**Given task**
Copy every line of the material below word for word.

**Available data**
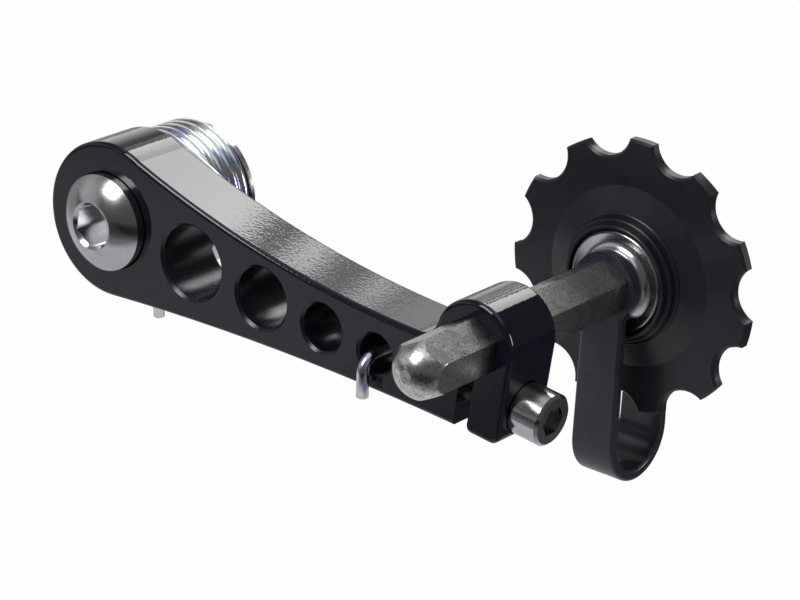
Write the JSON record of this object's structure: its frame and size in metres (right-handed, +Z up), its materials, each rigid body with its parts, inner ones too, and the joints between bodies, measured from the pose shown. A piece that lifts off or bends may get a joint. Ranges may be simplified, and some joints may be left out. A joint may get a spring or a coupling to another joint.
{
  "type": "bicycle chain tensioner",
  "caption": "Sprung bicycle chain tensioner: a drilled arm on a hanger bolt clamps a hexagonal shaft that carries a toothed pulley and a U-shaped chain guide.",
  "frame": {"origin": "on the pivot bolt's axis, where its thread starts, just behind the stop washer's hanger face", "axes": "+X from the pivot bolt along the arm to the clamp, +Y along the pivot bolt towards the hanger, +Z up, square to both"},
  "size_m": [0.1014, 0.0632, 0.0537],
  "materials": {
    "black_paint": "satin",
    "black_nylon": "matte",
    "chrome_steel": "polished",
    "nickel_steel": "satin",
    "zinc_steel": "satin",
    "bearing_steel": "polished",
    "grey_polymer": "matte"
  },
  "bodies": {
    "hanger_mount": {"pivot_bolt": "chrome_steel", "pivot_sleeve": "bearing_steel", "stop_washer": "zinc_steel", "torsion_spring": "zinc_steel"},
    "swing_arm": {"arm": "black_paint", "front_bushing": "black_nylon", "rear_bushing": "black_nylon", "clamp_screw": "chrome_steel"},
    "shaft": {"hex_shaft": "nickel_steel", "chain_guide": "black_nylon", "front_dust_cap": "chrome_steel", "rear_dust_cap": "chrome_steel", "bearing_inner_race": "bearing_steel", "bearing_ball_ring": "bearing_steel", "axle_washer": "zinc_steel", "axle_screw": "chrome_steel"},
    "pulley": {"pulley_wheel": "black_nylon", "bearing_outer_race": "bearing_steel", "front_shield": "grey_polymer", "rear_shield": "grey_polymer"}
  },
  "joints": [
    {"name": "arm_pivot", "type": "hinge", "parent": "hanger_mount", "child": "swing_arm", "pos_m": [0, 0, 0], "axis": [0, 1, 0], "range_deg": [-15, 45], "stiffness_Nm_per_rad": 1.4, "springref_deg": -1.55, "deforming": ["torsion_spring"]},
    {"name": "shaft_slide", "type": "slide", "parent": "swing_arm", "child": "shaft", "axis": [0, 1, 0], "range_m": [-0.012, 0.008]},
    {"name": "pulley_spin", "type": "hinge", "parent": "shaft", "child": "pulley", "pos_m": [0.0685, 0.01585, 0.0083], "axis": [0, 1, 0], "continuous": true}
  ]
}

**The answer**
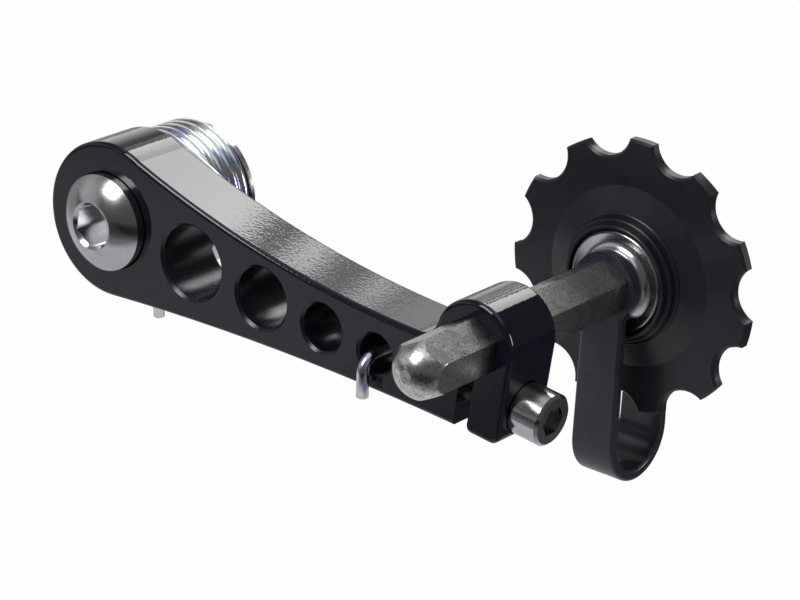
Write the JSON record of this object's structure: its frame and size in metres (right-handed, +Z up), its materials, each rigid body with its parts, inner ones too, and the joints between bodies, measured from the pose shown. A piece that lifts off or bends may get a joint. Ranges may be simplified, and some joints may be left out. A joint may get a spring or a coupling to another joint.
{
  "type": "bicycle chain tensioner",
  "caption": "Sprung bicycle chain tensioner: a drilled arm on a hanger bolt clamps a hexagonal shaft that carries a toothed pulley and a U-shaped chain guide.",
  "frame": {"origin": "on the pivot bolt's axis, where its thread starts, just behind the stop washer's hanger face", "axes": "+X from the pivot bolt along the arm to the clamp, +Y along the pivot bolt towards the hanger, +Z up, square to both"},
  "size_m": [0.1014, 0.0632, 0.0537],
  "materials": {
    "black_paint": "satin",
    "black_nylon": "matte",
    "chrome_steel": "polished",
    "nickel_steel": "satin",
    "zinc_steel": "satin",
    "bearing_steel": "polished",
    "grey_polymer": "matte"
  },
  "bodies": {
    "hanger_mount": {"pivot_bolt": "chrome_steel", "pivot_sleeve": "bearing_steel", "stop_washer": "zinc_steel", "torsion_spring": "zinc_steel"},
    "swing_arm": {"arm": "black_paint", "front_bushing": "black_nylon", "rear_bushing": "black_nylon", "clamp_screw": "chrome_steel"},
    "shaft": {"hex_shaft": "nickel_steel", "chain_guide": "black_nylon", "front_dust_cap": "chrome_steel", "rear_dust_cap": "chrome_steel", "bearing_inner_race": "bearing_steel", "bearing_ball_ring": "bearing_steel", "axle_washer": "zinc_steel", "axle_screw": "chrome_steel"},
    "pulley": {"pulley_wheel": "black_nylon", "bearing_outer_race": "bearing_steel", "front_shield": "grey_polymer", "rear_shield": "grey_polymer"}
  },
  "joints": [
    {"name": "arm_pivot", "type": "hinge", "parent": "hanger_mount", "child": "swing_arm", "pos_m": [0, 0, 0], "axis": [0, 1, 0], "range_deg": [-15, 45], "stiffness_Nm_per_rad": 1.4, "springref_deg": -1.55, "deforming": ["torsion_spring"]},
    {"name": "shaft_slide", "type": "slide", "parent": "swing_arm", "child": "shaft", "axis": [0, 1, 0], "range_m": [-0.012, 0.008]},
    {"name": "pulley_spin", "type": "hinge", "parent": "shaft", "child": "pulley", "pos_m": [0.0685, 0.01585, 0.0083], "axis": [0, 1, 0], "continuous": true}
  ]
}